Marginal Participation Method: Marginal participation sensitivities are obtained that represents how much the flow through each network branch j increases when the injection/ withdrawal in a bus is increased by 1 MW. Flow variation in each network branch j incurred by 1 MW injection / withdrawal at each bus is computed for each scenario, e. Here six scenarios (e) are considered: Winter peak & off peak, Summer peak &off peak and Monsoon peak & off peak. According to Kirchoff’s law for every 1 MW increase in injection of power is to be compensated with 1 MW increase in demand at another node in the grid network. The bus which responds to this extra injection of power in the network is known as slack bus.
Once this flow variation in each line of the network by every agent i, is obtained under every scenario is obtained the seasonal usage index for every network user is computed using following equations:
U eil = (|File|- |Fle|)*Pie
Ueil is the seasonal usage index in line l due injection/withdrawl at node i.

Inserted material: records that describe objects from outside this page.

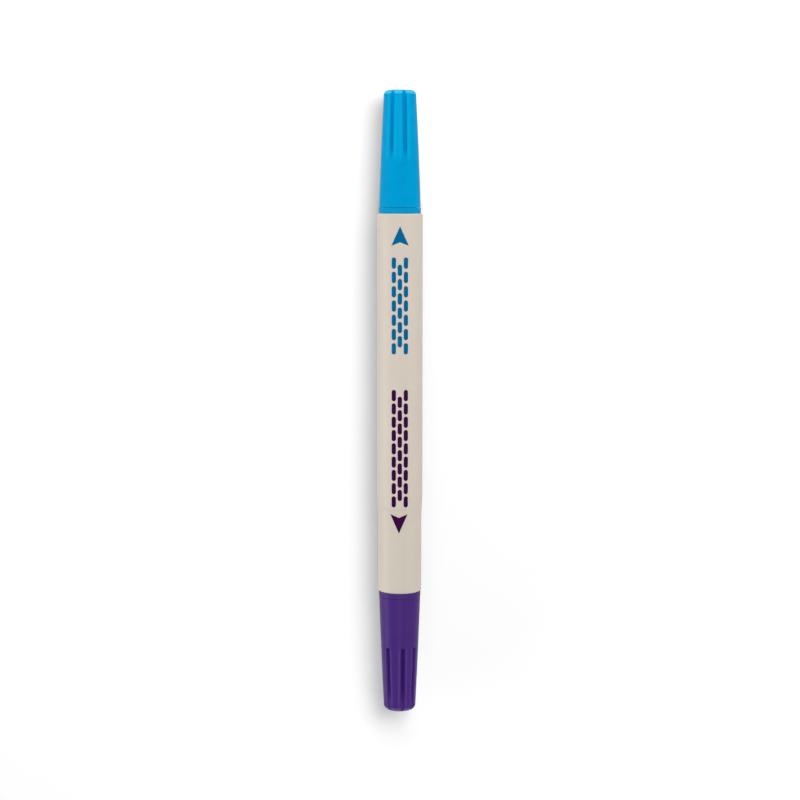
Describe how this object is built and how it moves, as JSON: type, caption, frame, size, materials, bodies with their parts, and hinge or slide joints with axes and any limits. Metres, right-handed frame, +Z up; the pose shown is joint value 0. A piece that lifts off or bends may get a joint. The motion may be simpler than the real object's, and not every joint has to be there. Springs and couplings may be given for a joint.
{
  "type": "fabric marker pen",
  "caption": "Slim round fabric marker pen lying on its side, with a fibre writing tip under a fluted pull-off cap at each end.",
  "frame": {"origin": "on the surface that the pen lies on, under the middle of its length", "axes": "+Y along the pen towards the end of the blue cap, +X across the pen, +Z up from the surface"},
  "size_m": [0.0102, 0.14, 0.0102],
  "materials": {
    "barrel_plastic": "satin",
    "blue_plastic": "satin",
    "purple_plastic": "satin",
    "natural_plastic": "satin",
    "blue_nib_fibre": "matte",
    "purple_nib_fibre": "matte",
    "blue_ink_fibre": "matte",
    "purple_ink_fibre": "matte",
    "wrap_film": "gloss"
  },
  "bodies": {
    "barrel": {"barrel_tube": "barrel_plastic", "barrel_tail": "barrel_plastic", "divider_plug": "natural_plastic", "blue_nib_holder": "blue_plastic", "blue_nib": "blue_nib_fibre", "blue_reservoir_core": "blue_ink_fibre", "blue_reservoir_film": "wrap_film", "purple_nib_holder": "purple_plastic", "purple_nib": "purple_nib_fibre", "purple_reservoir_core": "purple_ink_fibre", "purple_reservoir_film": "wrap_film"},
    "blue_cap": {"blue_cap_shell": "blue_plastic", "blue_cap_liner": "natural_plastic"},
    "purple_cap": {"purple_cap_shell": "purple_plastic", "purple_cap_liner": "natural_plastic"}
  },
  "joints": [
    {"name": "blue_cap_pull", "type": "slide", "parent": "barrel", "child": "blue_cap", "axis": [0, 1, 0], "range_m": [0, 0.03]},
    {"name": "purple_cap_pull", "type": "slide", "parent": "barrel", "child": "purple_cap", "axis": [0, -1, 0], "range_m": [0, 0.03]}
  ]
}
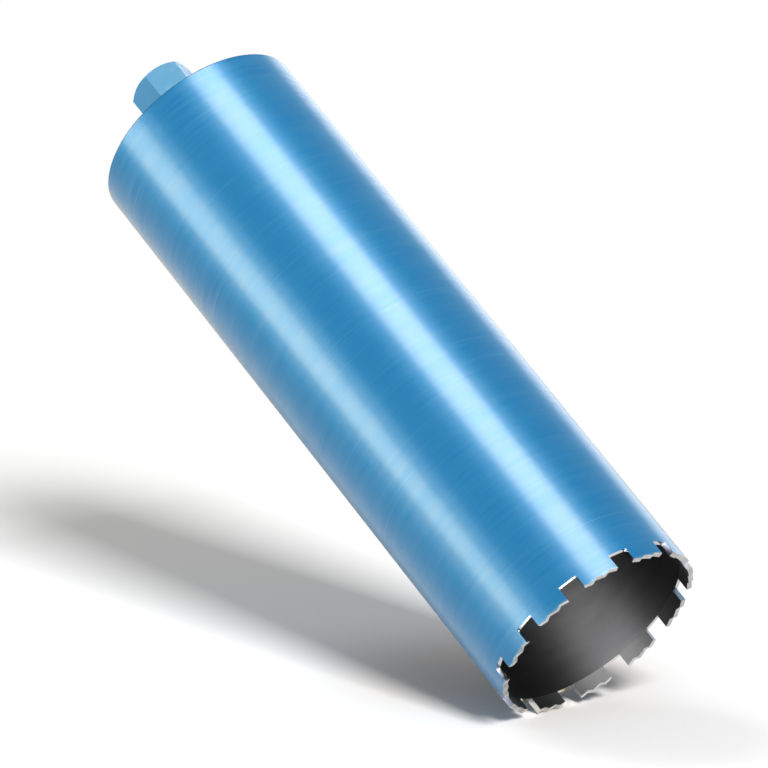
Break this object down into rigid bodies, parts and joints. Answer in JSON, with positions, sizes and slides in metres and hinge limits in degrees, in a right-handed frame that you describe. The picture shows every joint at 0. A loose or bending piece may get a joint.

File is the flow in line l under scenario e due injection/withdrawl of 1 MW at node i.
Fle is the flow in line l under scenario e under base case.

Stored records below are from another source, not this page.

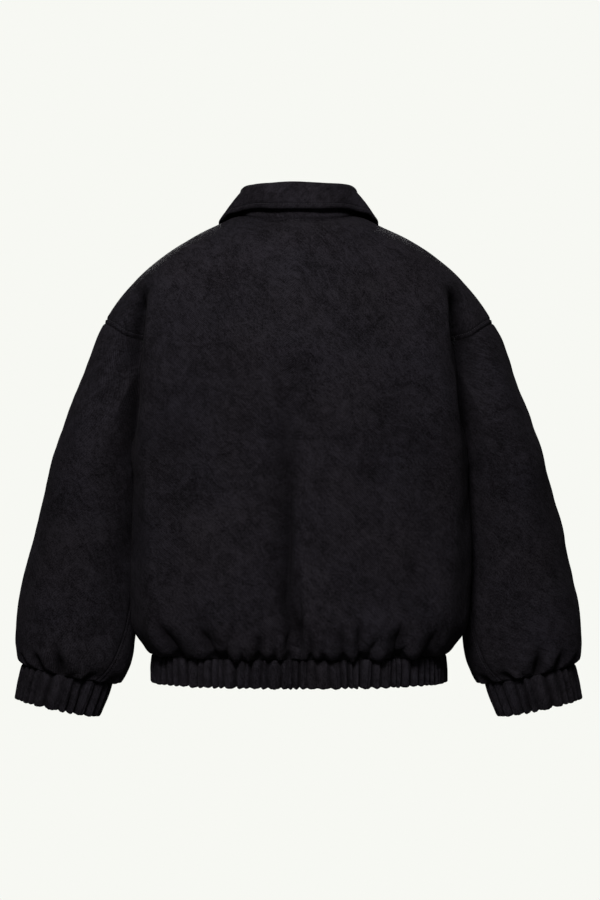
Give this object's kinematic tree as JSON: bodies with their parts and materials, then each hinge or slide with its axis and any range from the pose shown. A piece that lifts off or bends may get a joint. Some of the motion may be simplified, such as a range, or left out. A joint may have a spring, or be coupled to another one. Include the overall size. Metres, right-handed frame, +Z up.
{
  "type": "padded blouson jacket",
  "caption": "Boxy padded blouson jacket with a shirt collar, a full front zip, full sleeves and a gathered hem band and cuffs, hollow as when worn.",
  "frame": {"origin": "centre of the neck base, where the jacket hangs from the wearer's shoulders", "axes": "+X to the wearer's left, +Y out of the back, +Z up; the front zip faces -Y"},
  "size_m": [0.7714, 0.2916, 0.7172],
  "materials": {
    "cloth": "matt brushed black cotton twill over light padding",
    "zip_tape": "black woven tape with dark teeth",
    "zip_metal": "dark coated metal, semi-gloss"
  },
  "bodies": {
    "jacket": {"back": "cloth", "front_left": "cloth", "front_right": "cloth", "sleeve_left": "cloth", "sleeve_right": "cloth", "collar": "cloth", "hem_band": "cloth", "cuff_left": "cloth", "cuff_right": "cloth", "zip_tape": "zip_tape", "zip_slider": "zip_metal"},
    "zip_pull": {"zip_pull": "zip_metal"}
  },
  "joints": [
    {"name": "pull_hinge", "type": "hinge", "parent": "jacket", "child": "zip_pull", "pos_m": [0, -0.12101, -0.10216], "axis": [-1, 0, 0], "range_deg": [0, 150]}
  ]
}
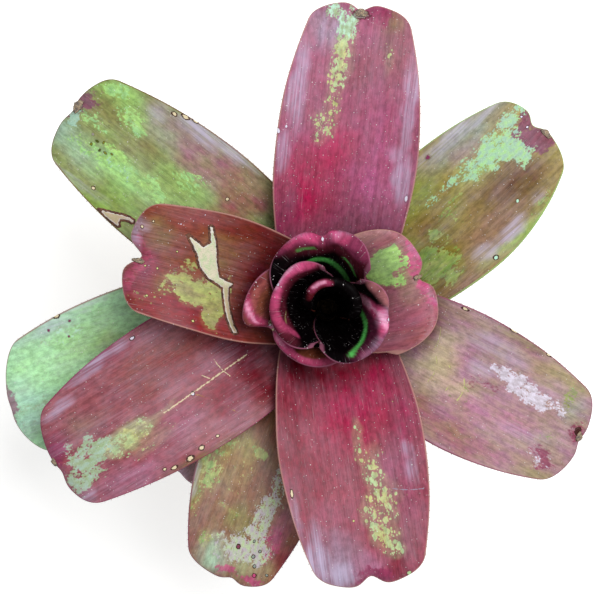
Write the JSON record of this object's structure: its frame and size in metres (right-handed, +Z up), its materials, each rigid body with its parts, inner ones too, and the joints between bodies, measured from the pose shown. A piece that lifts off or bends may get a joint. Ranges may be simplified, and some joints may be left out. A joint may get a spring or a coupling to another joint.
{
  "type": "potted bromeliad plant",
  "caption": "Potted rosette plant with broad arching strap leaves round a closed leaf cup, in a plain round clay pot.",
  "frame": {"origin": "centre of the pot's flat foot, on the surface that the pot stands on", "axes": "+Z up through the middle of the leaf cup, +X towards the short right leaf, +Y towards the top leaf"},
  "size_m": [0.3997, 0.3931, 0.2427],
  "materials": {
    "clay": "matte",
    "potting_mix": "matte",
    "stem": "matte",
    "leaf_red": "satin",
    "leaf_green": "satin",
    "leaf_cup": "satin"
  },
  "bodies": {
    "root": {"pot": "clay", "soil": "potting_mix", "stem": "stem", "heart_leaf_inner": "leaf_cup", "heart_leaf_outer": "leaf_cup", "cup_leaf_inner": "leaf_cup", "cup_leaf_right": "leaf_cup", "cup_leaf_left": "leaf_cup", "cup_leaf_top": "leaf_cup", "cup_leaf_lower_left": "leaf_cup", "short_leaf_right": "leaf_red", "short_leaf_left": "leaf_red", "leaf_bottom": "leaf_red", "leaf_top": "leaf_red", "leaf_lower_left": "leaf_red", "leaf_lower_right": "leaf_red", "leaf_upper_left": "leaf_green", "leaf_bottom_left": "leaf_green", "leaf_upper_right": "leaf_green", "leaf_far_left": "leaf_green", "leaf_under_left": "leaf_red"}
  },
  "joints": []
}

Pie is power demand at bus i under scenario e under base case.
Once this is done the revenue requirement of each line is allocated pro-rata to the different agents according to their total participation in the corresponding line by the following equation:
cost allocated eil = (U eil / i U eil ) * Cl * (Flowl / capl)
U eil / i U eil is the marginal participation factor.
Cl is the seasonal aggregate revenue requirement of line l.
Flowl is the flow on the line l.
capl is the capacity of the line l.
Distinguishing features of POC Mechanism:
- Proposed Mechanism is based on locational point charge (Rs/MW/month).
- Transmission Charges and Losses to be shared by:
-Power Stations / Generating ?Stations ( that are regional entities as per IEGC)
?SEBs/STUs (On behalf on intra?State entities)
? Bulk consumer directly connected with the ISTS
- No transmission charges and losses during useful life for solar projects commissioned in next 3 years.
- No differentiation between LT, MTOA and STOA customers.
- Advance declaration of rates subject to periodic true?ups.
- Zoning of the country in 30 generation zones and 27 demand zones.
- Zonal charges(Generation access charge and demand access charge).
- It will manage the congested lines by charging heavy rates on the congested lines.
- It will encourage the transmission from less loaded area to heavy loaded areas by charging less on respective transmission corridors.
- It’s prices will be lesser as compared to the postage stamp method model.
Need of Zoning: The transmission access charges are determined for each generation/demand access at each bus. However, for the ease of implementation and management, buses have been aggregated into zones based on principles:
I. Zones should contain relevant nodes whose marginal costs (as determined from the output from the computation model) are within a logical range.
II. The nodes within zones should be geographically and electrically proximate.
III. Generation and demand are separately zoned. Even as it is preferable to have similar zones for generation and demand, this should be pursued only when practical, and other conditions for zoning are met.
Roles and Responsibilities:
Implementation Agency (NLDC): Collect the basic network data, do load flow of basic network and estimate the charges and losses of different zones and demarcating them into slabs.
Validation Committee: To validate the basic network, nodal generation, nodal demand and load flow results.
CTU: Billing, collection and disbursement of transmission charges to ISTS Transmission Licensee.
DICs: To submit network related, demand/injection forecast and commercial information to IA.
RPCs: To certify non – ISTS lines being used for inter-State transmission, prepare transmission charge accounts and certify rescheduling of planned maintenance for reasons beyond control of generator.
Proposed Computation of POC charges:
The POC being still in the implementation phase and to avoid the sudden problems eruption due to its implementation, it is proposed to calculate POC by the following method for first two years in the implementation phase.
POC = 50% charge by uniform method + 50% charge by hybrid method
Uniform method = Total transmission charges / (total approved injection + total approved drawl).
Approved Injection means the injection in MW vetted by Implementing Agency (IA) for the Designated ISTS Customer for each representative block of months, peak and other than peak scenarios at the ex-bus of the generator or any other injection point of the Designated ISTS Customer into the ISTS, and determined based on the generation data submitted by the Designated ISTS Customers incorporating total injection into the grid, considering the long term and medium term contract.
Approved Withdrawal means the simultaneous withdrawal in MW vetted by Implementing Agency for any Designated ISTS Customer in a control area aggregated from all nodes of ISTS to which Designated ISTS Customer is connected for each representative block of months, peak and other than peak scenarios at the interface point with ISTS, and where the Approved Withdrawal shall be determined based on the demand data submitted by the Designated ISTS Customers incorporating long term and medium term transactions.
The transmission losses to be shared among all DICs will also be calculated in a similar fashion as POC rates/charges as explained above.
In order to smoothen the transition process the IA will be using 3 slab rates for charges and losses in order to minimize the diversity of the POC rates among the different zones.